Eye of the Wyvern
- Authors: Jeff Grubb

= Eye of the Wyvern =

Dungeons & Dragons adventure module

Eye of the Wyvern is an adventure module for the Dungeons & Dragons fantasy role-playing game.

==Plot summary==
Eye of the Wyvern is a wilderness adventure, and part of TSR's Fast-Play Game adventure series. The Fast-Play products, which began with the introductory adventure "The Ruined Tower" and continued with Wrath of the Minotaur and Eye of the Wyvern, are intended to be easy to set up, run, and play, even for players new to D&D and roleplaying games.

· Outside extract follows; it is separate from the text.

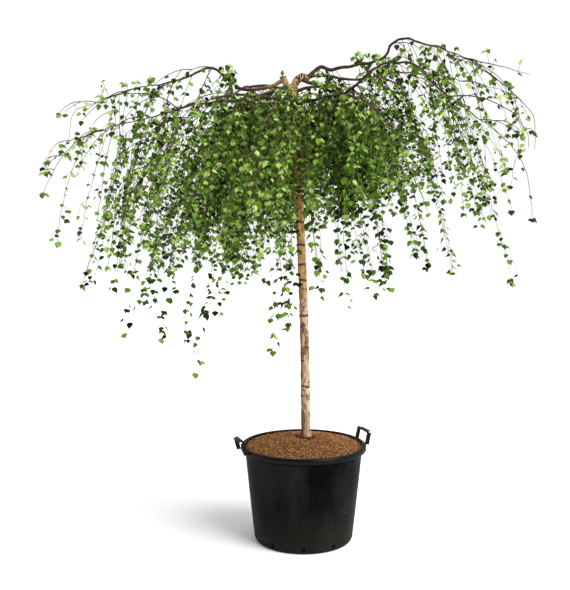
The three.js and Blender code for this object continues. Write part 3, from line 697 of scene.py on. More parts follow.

Eye of the Wyvern briefly introduces the game system, with a "What is Roleplaying?" section and an introduction to the D&D concepts of character stats, character class, and race.

==Publication history==
Eye of the Wyvern was published by TSR and written by Jeff Grubb.

==Reception==
Scott D. Haring reviewed Eye of the Wyvern for the online version of Pyramid on March 19, 1999. He felt that Eye of the Wyvern has "enough hooks to keep players interested, but is otherwise straightforward and to the point -- exactly what this kind of product needs to be". Haring summarized his review by stating "Eye of the Wyvern doesn't have very high aspirations; the adventure is simple and the ultimate in linear-ness. But designing a get-started-quick, anybody-can-play roleplaying module is a very high aspiration for the future of this hobby, and in that, this book gets high marks."